Even the best placement rules must be validated against automotive EMI standards. CISPR 25 specifies radiated and conducted limits for components inside the vehicle. ISO 11452-4 outlines bulk current injection (BCI) testing. During pre‑compliance, a near‑field probe can identify hot spots; relocating a noisy component or adding a grounded copper patch can often solve a failing margin. For instance, moving a clock oscillator 15 mm away from an I/O connector reduced a radiated peak at 120 MHz by 18 dB in a recent teardown of a production ECU. Proactive placement adjustments are far cheaper than adding expensive ferrite cores or metal enclosures after manufacturing.

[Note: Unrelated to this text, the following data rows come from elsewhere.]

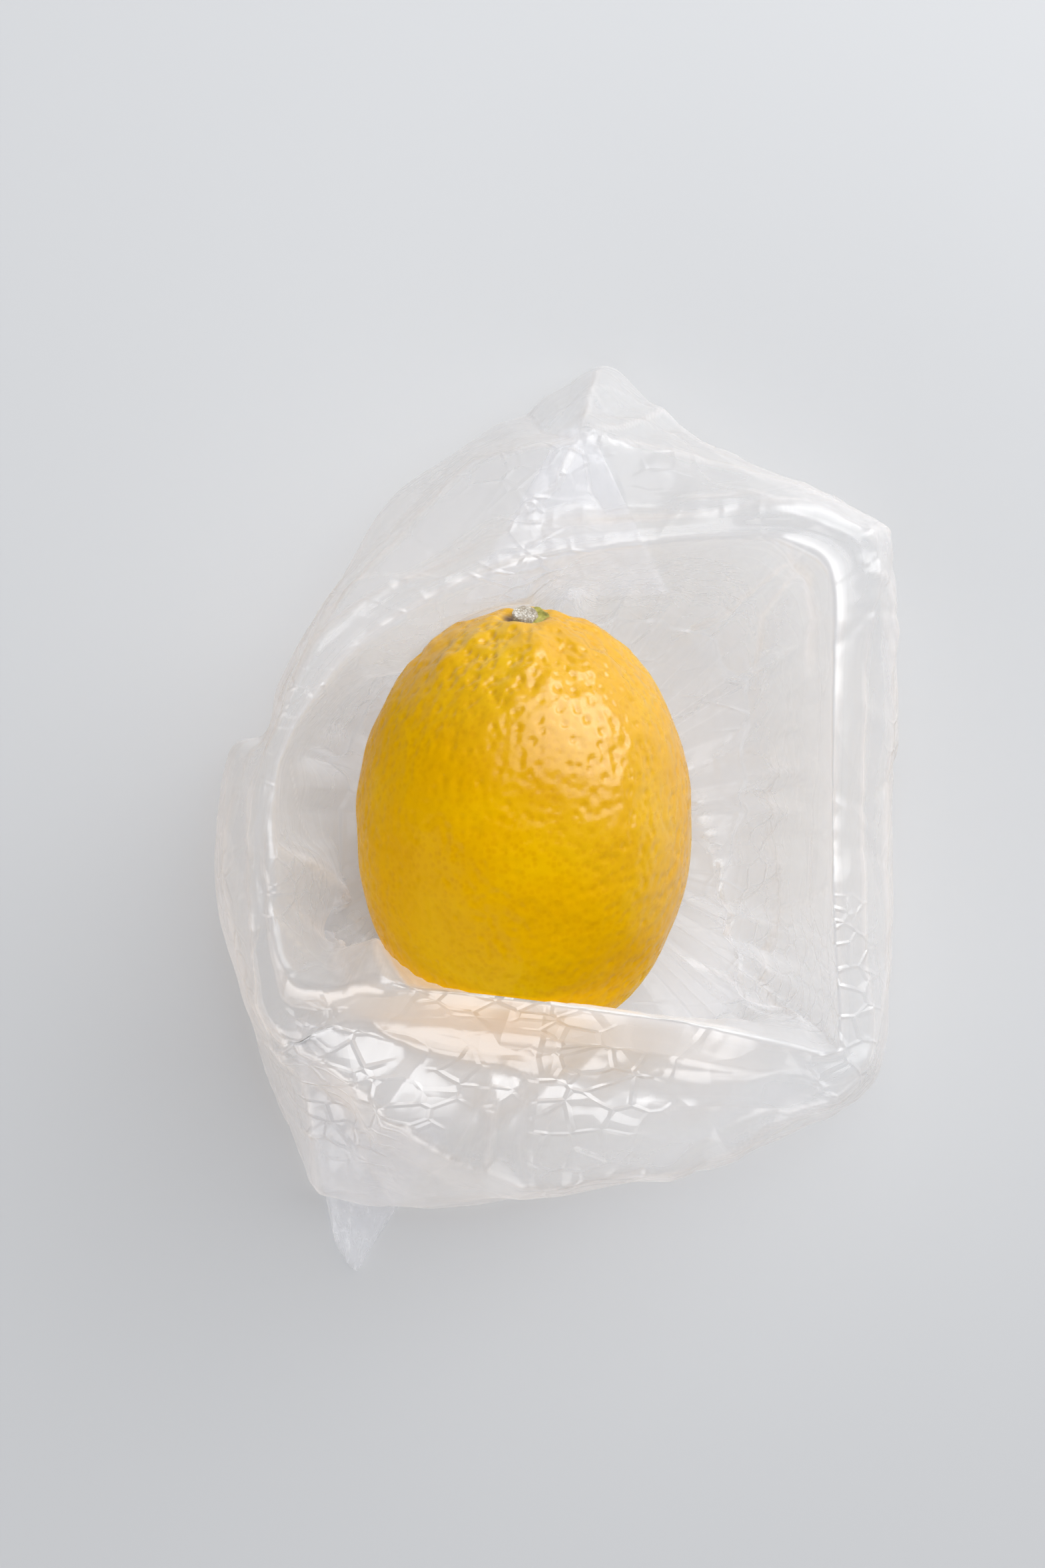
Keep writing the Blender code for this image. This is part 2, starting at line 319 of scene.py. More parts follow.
def stem_material():
    wood = Nodes("cut_wood")
    greys = [(0.0, (0.92, 0.9, 0.86)), (0.35, (0.76, 0.73, 0.67)), (0.6, (0.42, 0.37, 0.3))]
    fibres = wood.ramp(wood.voronoi(2300, "F1"), greys)
    stain = wood.ramp(wood.noise(430, 3), [(0.4, 0.0), (0.62, 0.55)])
    wood.feed(wood.shader.inputs["Base Color"], wood.mix(stain, fibres, (0.30, 0.24, 0.16)))
    wood.shader.inputs["Roughness"].default_value = 0.8
    wood.link(wood.bump(wood.noise(1900, 3), 0.00025, 0.9), wood.shader.inputs["Normal"])
    return wood.material


def calyx_reach(turn):
    return 3.45 + 0.3 * math.cos(5 * turn) + 0.12 * math.cos(9 * turn + 1)


def stem_reach(turn):
    return 2.3 + 0.06 * math.cos(7 * turn) + 0.05 * math.cos(12 * turn)


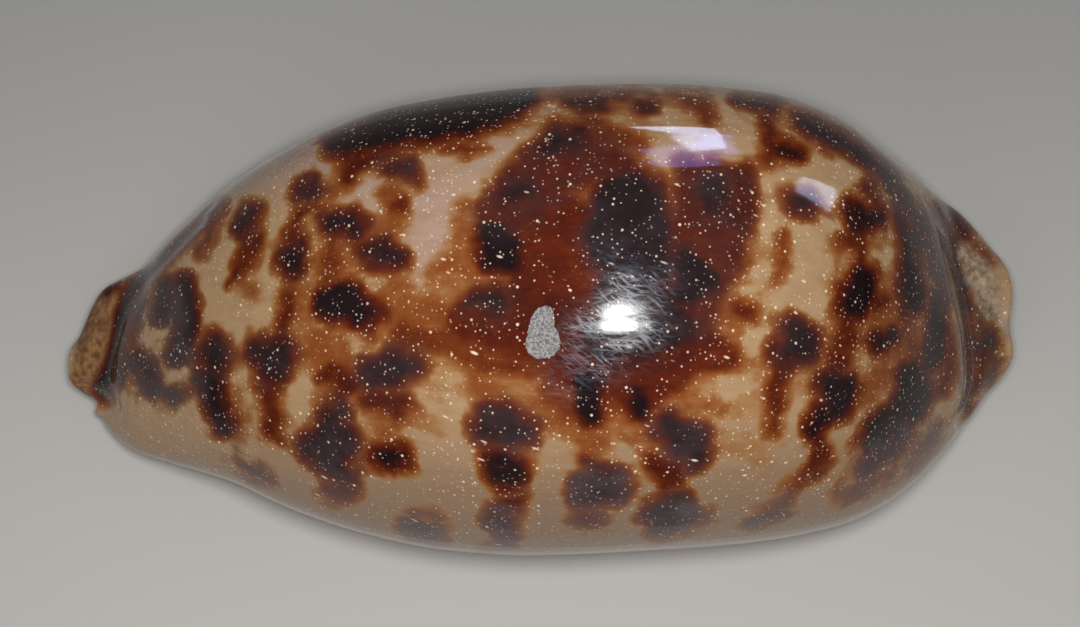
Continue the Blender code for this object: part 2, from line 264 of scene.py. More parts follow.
# The anterior half, from the crease behind the lobes to the crown.
ANTERIOR_MARKS: tuple[Mark, ...] = (
    Mark(
        "beside the crease, streak",
        Tone.RUST,
        ((217, 214, 3), (211, 226, 5), (204, 242, 5), (200, 252, 3)),
    ),
    Mark("second dot, head", Tone.DARK, ((253, 212, 6), (244, 227, 9)), 0.35),
    Mark("second dot, tail", Tone.RUST, ((254, 240, 8), (246, 254, 8), (239, 270, 7), (231, 282, 4))),
    Mark("amber below the second dot", Tone.AMBER, ((232, 282, 6), (250, 290, 8))),
    Mark("between the left pair", Tone.STAIN, ((170, 296, 6), (172, 318, 9), (170, 336, 9)), 1.0),
    Mark("left pair, left", Tone.BLACK, ((167, 284, 5), (163, 300, 6), (160, 318, 4)), 0.1),
    Mark(
        "left pair, right",
        Tone.BLACK,
        ((184, 284, 8), (189, 302, 7), (188, 325, 8), (182, 345, 7), (176, 356, 5)),
    ),
    Mark(
        "mottle by the crease",
        Tone.STAIN,
        ((146, 310, 6), (158, 338, 13), (174, 360, 18), (178, 382, 16)),
        1.0,
    ),
    Mark("mottle, lower", Tone.BROWN, ((146, 392, 9), (178, 394, 12), (198, 384, 9)), 1.0),
    Mark("hook by the crease", Tone.BLACK, ((137, 356, 4), (146, 368, 5), (152, 382, 4))),
    # An amber stroke under a painted grey reflection beside the crease.
    Mark("painted grey reflection by the crease", Tone.AMBER, ((132, 366, 8), (131, 384, 9), (146, 392, 8)), 1.0),
    Mark("tall blotch, top", Tone.DARK, ((214, 346, 12), (220, 362, 13)), 0.45),
    Mark("tall blotch, bottom", Tone.BLACK, ((214, 382, 10), (217, 404, 10), (223, 425, 10)), 0.1),
    Mark("tall blotch, edge", Tone.RUST, ((199, 352, 6), (203, 380, 8), (206, 404, 6))),
    Mark("tall blotch, amber", Tone.AMBER, ((236, 398, 9), (242, 424, 9), (238, 440, 7))),
    Mark("third blotch", Tone.DARK, ((262, 352, 14), (276, 354, 18), (272, 368, 14)), 0.4),
    Mark(
        "third blotch, tail",
        Tone.RUST,
        ((268, 386, 11), (272, 402, 8), (272, 414, 9), (274, 428, 10), (278, 436, 7)),
    ),
    Mark("lower blotch, top", Tone.DARK, ((337, 412, 10), (326, 430, 14)), 0.5),
    Mark("lower blotch", Tone.DARK, ((314, 446, 15), (336, 446, 22), (330, 462, 15), (346, 480, 10)), 0.5),
    Mark("lower blotch, foot", Tone.RUST, ((326, 490, 8), (344, 494, 11), (352, 490, 8)), 0.4),
    Mark("upper dot", Tone.DARK, ((302, 190, 8), (313, 186, 9)), 0.5),
    Mark("rust from the upper dot", Tone.RUST, ((322, 204, 5), (306, 212, 6), (295, 228, 6), (288, 242, 6))),
    Mark("fourth blotch", Tone.DARK, ((298, 246, 8), (289, 258, 12), (293, 268, 9)), 0.25),
    Mark("streak under the fourth", Tone.RUST, ((288, 296, 6), (285, 316, 7), (281, 334, 5))),
    Mark("fifth blotch", Tone.DARK, ((334, 223, 11), (348, 222, 13), (358, 228, 8)), 0.25),
    Mark("rust under the fifth", Tone.BROWN, ((332, 242, 9), (330, 262, 10), (328, 278, 9))),
    Mark("sixth blotch", Tone.BLACK, ((330, 302, 14), (346, 300, 17), (360, 314, 12)), 0.1),
    Mark("rust right of the sixth", Tone.RUST, ((366, 308, 13), (380, 316, 12), (368, 328, 10))),
    Mark("seventh blotch", Tone.DARK, ((364, 250, 9), (381, 251, 12), (397, 257, 10)), 0.3),
    Mark("rust under the seventh", Tone.RUST, ((372, 264, 9), (392, 266, 9), (404, 258, 6))),
    Mark("upper purple", Tone.DARK, ((391, 168, 7), (406, 167, 9)), 0.6),
    Mark("upper purple, tail", Tone.RUST, ((414, 176, 8), (418, 186, 5)), 0.3),
    Mark("small rust dot", Tone.BROWN, ((386, 194, 5), (392, 191, 5))),
    Mark("small rust dash", Tone.RUST, ((390, 207, 5), (400, 205, 6))),
    Mark("amber veil, upper", Tone.AMBER, ((334, 190, 9), (330, 210, 12), (336, 236, 14))),
    Mark("amber veil, middle", Tone.AMBER, ((392, 224, 14), (380, 236, 16), (320, 266, 18))),
    Mark("amber veil, left", Tone.AMBER, ((300, 300, 18), (306, 330, 18), (300, 346, 16))),
    Mark("amber veil, low", Tone.AMBER, ((330, 350, 26), (344, 376, 24), (330, 398, 18))),
    Mark("amber veil, right", Tone.AMBER, ((400, 300, 22), (430, 312, 20), (396, 332, 20))),
    Mark("eighth blotch", Tone.DARK, ((374, 372, 16), (394, 368, 19), (410, 366, 12)), 0.5),
    Mark("rust left of the eighth", Tone.RUST, ((334, 374, 14), (350, 386, 13), (338, 396, 8))),
    Mark("rust under the eighth", Tone.RUST, ((372, 400, 12), (394, 406, 13), (408, 400, 9)), 0.15),
    Mark("amber under the eighth", Tone.AMBER, ((384, 424, 14), (400, 420, 12))),
    Mark("ninth blotch", Tone.RUST, ((378, 458, 14), (396, 456, 16), (402, 464, 10))),
    Mark("ninth blotch, heart", Tone.DARK, ((386, 460, 9), (396, 456, 8))),
    Mark("band along the top", Tone.BLACK, ((332, 145, 9), (352, 137, 13), (382, 128, 17), (424, 121, 19))),
    Mark(
        "band along the top, right",
        Tone.BLACK,
        ((424, 121, 19), (462, 112, 20), (496, 105, 17), (526, 98, 10)),
    ),
    Mark("under the band", Tone.RUST, ((346, 176, 9), (352, 160, 11), (374, 152, 10), (400, 146, 7))),
    Mark("amber under the band", Tone.BROWN, ((412, 146, 6), (440, 144, 6), (466, 147, 9), (484, 144, 5))),
    Mark("amber right of the band", Tone.AMBER, ((490, 130, 9), (520, 118, 8), (540, 108, 7))),
)

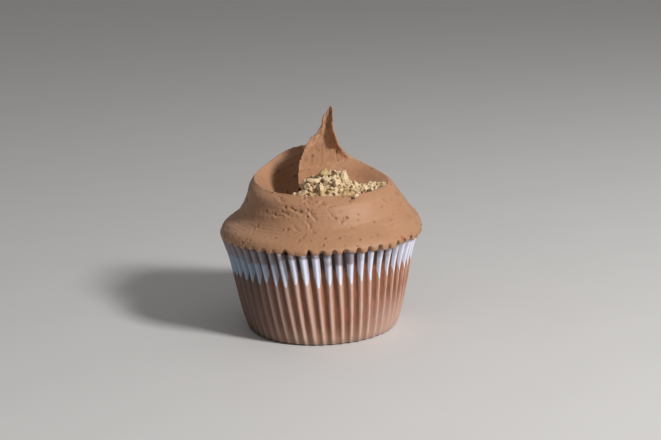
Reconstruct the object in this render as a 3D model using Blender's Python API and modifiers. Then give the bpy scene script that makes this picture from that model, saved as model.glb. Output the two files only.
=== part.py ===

External resources for deeper understanding include Texas Instruments' EMI Design Guidelines for Automotive, Analog Devices' guide to grounding in automotive ECUs, and Altium's comprehensive EMC design handbook.

Conclusion

Reducing EMI in automotive electronics begins not with exotic materials or post-hoc fixes, but with disciplined component placement at the PCB layout stage. Every decision—where to put the switching converter, how far to keep the clock from the connector, which vias to cluster around a decoupling cap—determines whether the module passes CISPR 25 with margin or requires expensive rework. Engineers who internalize the principles of spatial isolation, minimized loop area, and proper layer assignment can achieve reliable, low‑noise designs that meet the stringent reliability demands of modern vehicles. By applying these proven techniques from the engine bay to the cabin infotainment stack, automotive designers ensure that electronic systems coexist without interference, delivering safety, performance, and customer satisfaction.